-- START OF RECORDS FOR THE TASK --

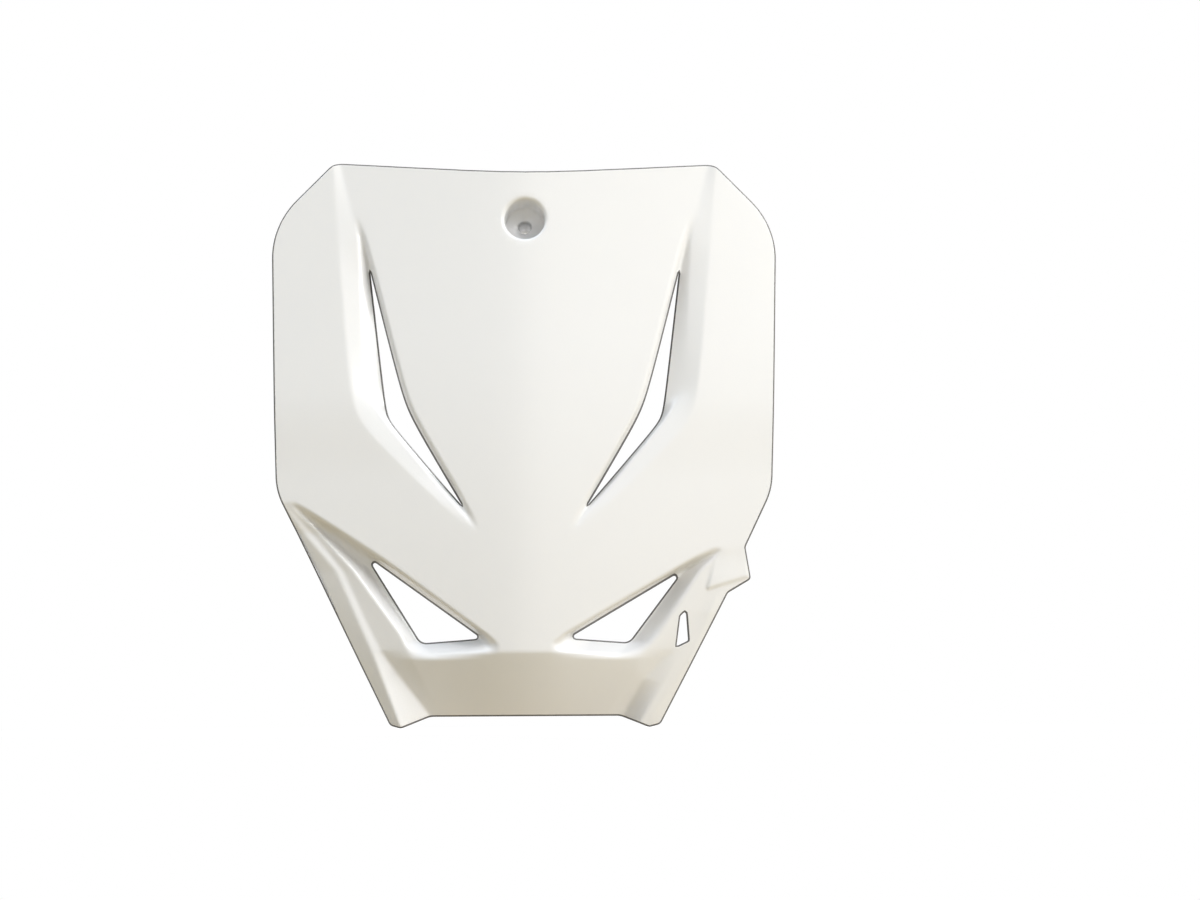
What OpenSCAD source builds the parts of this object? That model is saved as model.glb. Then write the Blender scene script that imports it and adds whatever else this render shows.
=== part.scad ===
// Moulded front number board for an off-road motorcycle, one shell.
// X runs to the right of the face, Y to the back and Z up. The origin is where the head of the top
// bolt seats, on the floor of its cup. Drops and rises are measured from that bolt.

/* [Outline] */
// Width between the two upper corners
top_width = 183; // [170:1:190]
// Height of the middle of the top edge above the bolt
top_rise = 23.3; // [18:0.1:30]
// Climb of the top edge towards each upper corner, per millimetre
top_climb = 0.1; // [0:0.01:0.15]
// Width at the shoulders
shoulder_width = 244; // [236:1:250]
// Height of the shoulder corners above the bolt
shoulder_rise = 1; // [-10:0.5:8]
// Width at the lower corners of the wings
wing_width = 236; // [230:1:240]
// Drop of the lower wing corners below the bolt
wing_drop = 127.5; // [122:0.5:130]
// Width over the outer corners of the leg tips
tip_width = 129; // [124:1:134]
// Drop of the leg tips below the bolt
tip_drop = 238; // [234:0.5:242]
// Width over the flat inner corners of the leg tips
toe_width = 118; // [112:1:122]
// How much lower the inner corners of the tips hang than the outer ones
toe_extra = 1.5; // [0:0.5:3]
// Width of the bottom edge between the legs
foot_width = 91; // [86:1:96]
// Drop of the bottom edge below the bolt
foot_drop = 234; // [230:0.5:236]

/* [Outline corners] */
// Radius of the upper corners
top_corner_r = 9; // [4:1:14]
// Radius of the shoulders
shoulder_r = 38; // [20:1:45]
// Radius of the lower wing corners
wing_r = 32; // [10:1:40]
// Radius of the leg tips
tip_r = 3; // [1:0.5:3.5]
// Radius where a leg meets the bottom edge
foot_r = 9; // [4:1:12]

/* [Shell] */
// Thickness of the moulding
wall = 2.4; // [1.8:0.1:3]
// Fall of the face away from its middle crease, per millimetre
crease_fall = 0.13; // [0.08:0.005:0.15]
// How far the middle crease is rounded to each side
crease_round = 12; // [6:1:16]
// Radius of the face seen from above
crown_r = 2500; // [1500:50:4000]
// Distance below the bolt at which the chin starts to curve back
chin_start = 60; // [40:1:80]
// Radius of the chin seen from the side
chin_r = 877; // [700:5:1200]
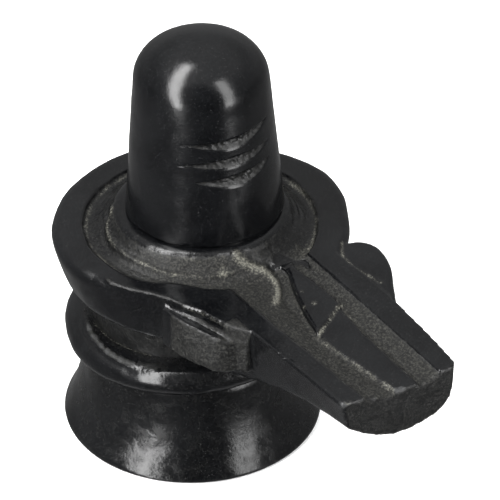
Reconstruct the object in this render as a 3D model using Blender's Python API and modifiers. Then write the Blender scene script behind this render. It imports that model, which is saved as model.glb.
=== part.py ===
"""A small shiva lingam for a home shrine, carved from one block of black stone.

Metres, +Z up. The origin is the middle of the foot's flat underside, and the spout points along -Y.
Run it with: blender --background --python part.py
"""

import math

import bmesh
import bpy
from mathutils import Euler, Vector

MM = 0.001
MERGE = 0.00001
QUARTER = math.radians(90.0)

# Heights above the underside, and of the lingam above the rim
RIM_TOP = 66.1 * MM
LINGAM_HEIGHT = 60.9 * MM

# The foot: a bell that flares down to the floor, and the neck that carries the basin
FOOT_RADIUS = 37.9 * MM
FOOT_EDGE = 0.6 * MM
FOOT_FLARE = 1.7
WAIST_RADIUS = 32.4 * MM
WAIST_HEIGHT = 27.0 * MM
NECK_RADIUS = 29.6 * MM

# The ring between foot and basin, cut a little out of true
RING_RADIUS = 36.6 * MM
RING_CROWN = 29.4 * MM
RING_HEIGHT = 34.4 * MM
RING_THICKNESS = 10.0 * MM
RING_LEAN = math.radians(4.0)
LEAN_TOWARDS = math.radians(36.0)

# The basin: a round disc with a flat rim, a sunk channel and a raised collar
BASIN_CENTRE = Vector((2.5 * MM, -1.8 * MM, 0.0))
BASIN_RADIUS = 42.6 * MM
BASIN_DEPTH = 16.2 * MM
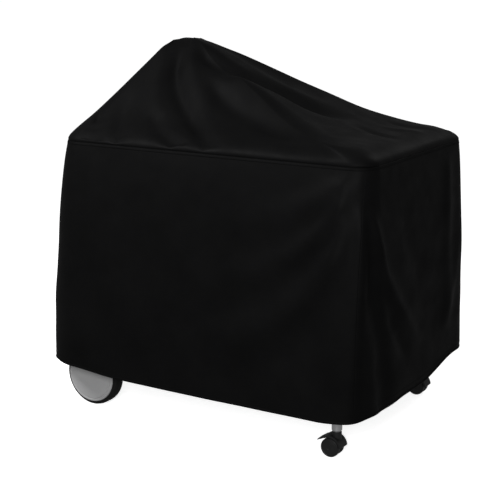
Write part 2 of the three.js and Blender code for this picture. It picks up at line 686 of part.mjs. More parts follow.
// ---- Casters ------------------------------------------------------------------------------------
// A sector of a ring in the XZ plane, drawn about the wheel axle and as wide as the caster.
function hoodArch(width) {
  const [a, b] = [CASTER_HOOD.from, CASTER_HOOD.to].map(THREE.MathUtils.degToRad);
  const shape = new THREE.Shape();
  shape.absarc(0, 0, HOOD_OUTER, a, b, false);
  shape.absarc(0, 0, HOOD_INNER, b, a, true);
  const options = { depth: width, bevelEnabled: false, curveSegments: 6 };
  return new THREE.ExtrudeGeometry(shape, options).translate(0, 0, -width / 2).rotateX(Math.PI / 2);
}

function casterHousing() {
  const width = CASTER_WHEEL_GAP + 2 * CASTER_WHEEL_WIDTH;
  const web = CASTER_WHEEL_GAP - 1;
  const axle = CASTER_WHEEL_R;
  const webLeft = -CASTER_WHEEL_R / 2;
  const webRight = CASTER_TRAIL + 5;
  const webTop = (HOOD_INNER + HOOD_OUTER) / 2;
  const bossFoot = axle + CASTER_WHEEL_R * 0.8;
  const pieces = [
    hoodArch(width).translate(0, 0, axle),
    block([webRight - webLeft, web, webTop], [(webLeft + webRight) / 2, 0, axle + webTop / 2]),
    rod([0, -web / 2, axle], [0, web / 2, axle], CASTER_WEB_HUB_R, 20),
    rod([CASTER_TRAIL, 0, bossFoot], [CASTER_TRAIL, 0, CASTER_TOP_Z], CASTER_BOSS.radius, 20),
  ];
  const wheels = [-1, 1].map((sign) => {
    const y = sign * (CASTER_WHEEL_GAP / 2 + CASTER_WHEEL_WIDTH / 2 + 1);
    const reach = CASTER_WHEEL_WIDTH / 2 + 1.5;
    return rod([0, y - reach, axle], [0, y + reach, axle], HOOD_INNER - 1, 20);
  });
  const axleHole = rod([0, -width, axle], [0, width, axle], CASTER_AXLE_R + GAP, 12);
  return cut(joined(pieces), [...wheels, axleHole]);
}

function casterWheel() {
  const inner = CASTER_WHEEL_GAP / 2;
  const outer = inner + CASTER_WHEEL_WIDTH;
  const bore = CASTER_AXLE_R + RUN;
  const r = CASTER_WHEEL_R;
  return [
    [0, outer - 4],
    [bore, outer - 4],
    [bore, inner],
    [r - 2, inner],
    [r, inner + 2],
    [r, outer - 4],
    [r - 4, outer],
    [0, outer],
  ];
}

function brakeLever() {
  const angle = THREE.MathUtils.degToRad(BRAKE.angle);
  const pivot = [HOOD_OUTER * Math.cos(angle), HOOD_OUTER * Math.sin(angle)];
  const half = BRAKE.width / 2;
  const knuckle = rod([0, -half, 0], [0, half, 0], BRAKE.knuckleR, 14);
  const pedal = block([BRAKE.length, BRAKE.width, BRAKE.thick], [-BRAKE.length / 2, 0, 0]);
  pedal.rotateY(-THREE.MathUtils.degToRad(BRAKE.droop));
  return joined([knuckle, pedal]).translate(pivot[0], 0, CASTER_WHEEL_R + pivot[1]);
}

function addCasters() {
  for (const [place, sign] of [["front", -1], ["back", 1]]) {
    const y = sign * CASTER_Y;
    const put = (geometry) => geometry.translate(CASTER_AXLE_X, y, 0);
    const collarBottom = CASTER_TOP_Z + GAP;
    const collarTop = collarBottom + STEM.collarHeight;
    const collar = rod([CASTER_X, y, collarBottom], [CASTER_X, y, collarTop], STEM.collarR, 20);
    const pin = rod([CASTER_X, y, collarBottom], [CASTER_X, y, collarTop + STEM.length], STEM.radius, 16);
    add(`${place}_caster_stem`, joined([collar, pin]), STEEL);
    add(`${place}_caster_housing`, put(casterHousing()), BLACK_PLASTIC);
    const axleHalf = CASTER_WHEEL_GAP / 2 + CASTER_WHEEL_WIDTH - 4.6;
    const axle = rod([0, -axleHalf, CASTER_WHEEL_R], [0, axleHalf, CASTER_WHEEL_R], CASTER_AXLE_R, 12);
    add(`${place}_caster_axle`, put(axle), STEEL);
    for (const [hand, turn] of [["outer", sign], ["inner", -sign]]) {
      const wheel = mirroredY(turned(casterWheel(), CASTER_SIDES), turn).translate(0, 0, CASTER_WHEEL_R);
      add(`${place}_caster_${hand}_wheel`, put(wheel), BLACK_PLASTIC);
    }
    add(`${place}_caster_brake`, put(brakeLever()), BLACK_PLASTIC);
  }
}

addCover();
addFrame();
addKettle();
addWheels();
addCasters();

export default group;
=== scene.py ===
# %% [markdown]
# # A fitted grill cover on its wheeled cart
# The object is a black coated-cloth cover, pulled down over a kettle grill on a cart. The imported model
# gives the frame, the joints and every place. This lesson builds the fine surfaces round that frame:
# first the camera and the light, then the finishes, then the cloth, and last the cart that comes to
# light when the cover is lifted off.

# %% Load the frame
import math

import bmesh
import bpy
import numpy as np
from mathutils import Matrix, Vector, noise


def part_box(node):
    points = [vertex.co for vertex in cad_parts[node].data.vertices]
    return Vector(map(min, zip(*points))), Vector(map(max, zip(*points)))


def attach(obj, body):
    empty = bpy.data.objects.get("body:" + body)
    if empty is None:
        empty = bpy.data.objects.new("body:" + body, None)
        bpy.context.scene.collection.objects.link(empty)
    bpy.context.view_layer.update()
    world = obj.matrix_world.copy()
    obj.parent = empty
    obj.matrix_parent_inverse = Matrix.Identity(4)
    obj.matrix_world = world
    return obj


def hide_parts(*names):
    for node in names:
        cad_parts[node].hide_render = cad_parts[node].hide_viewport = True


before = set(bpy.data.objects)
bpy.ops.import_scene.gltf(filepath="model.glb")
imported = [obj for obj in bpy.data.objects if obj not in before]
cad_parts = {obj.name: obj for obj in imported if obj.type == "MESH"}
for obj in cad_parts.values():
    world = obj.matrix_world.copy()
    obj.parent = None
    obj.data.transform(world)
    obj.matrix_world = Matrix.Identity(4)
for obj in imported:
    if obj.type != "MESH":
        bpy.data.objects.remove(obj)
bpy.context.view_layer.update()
mm = 0.001

# %% [markdown]
# ## Camera and light
# A long lens keeps the upright edges of a big object nearly parallel. The camera stands to the right of
# the front and a little above the worktop. Depth of field stays off, so that every view is sharp.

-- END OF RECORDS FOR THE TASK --

INSTRUCTIONS TO FOLLOW. Return the lines above precisely as they appear, beginning at the first line and ending at the line with "from that bolt.", and nothing after it.

EXERCISE ANSWER.
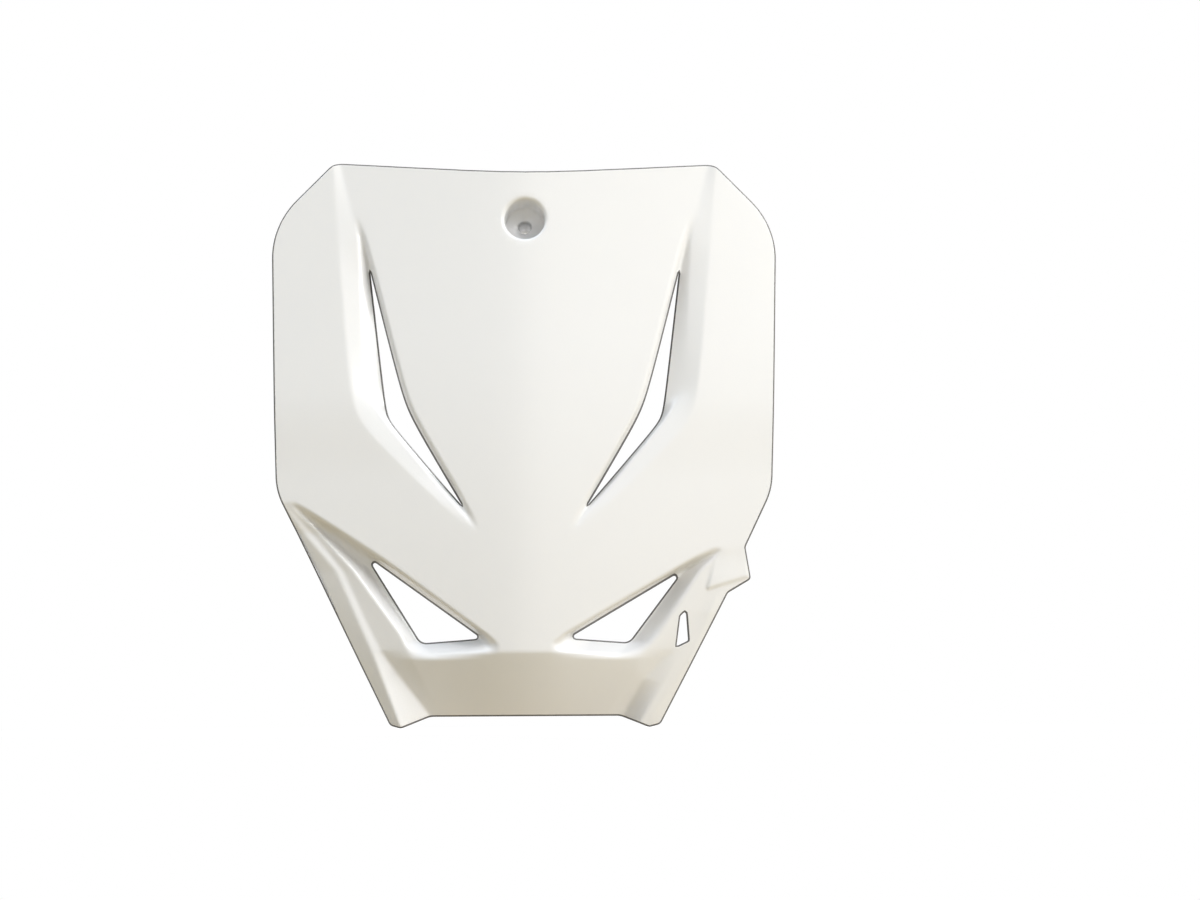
What OpenSCAD source builds the parts of this object? That model is saved as model.glb. Then write the Blender scene script that imports it and adds whatever else this render shows.
=== part.scad ===
// Moulded front number board for an off-road motorcycle, one shell.
// X runs to the right of the face, Y to the back and Z up. The origin is where the head of the top
// bolt seats, on the floor of its cup. Drops and rises are measured from that bolt.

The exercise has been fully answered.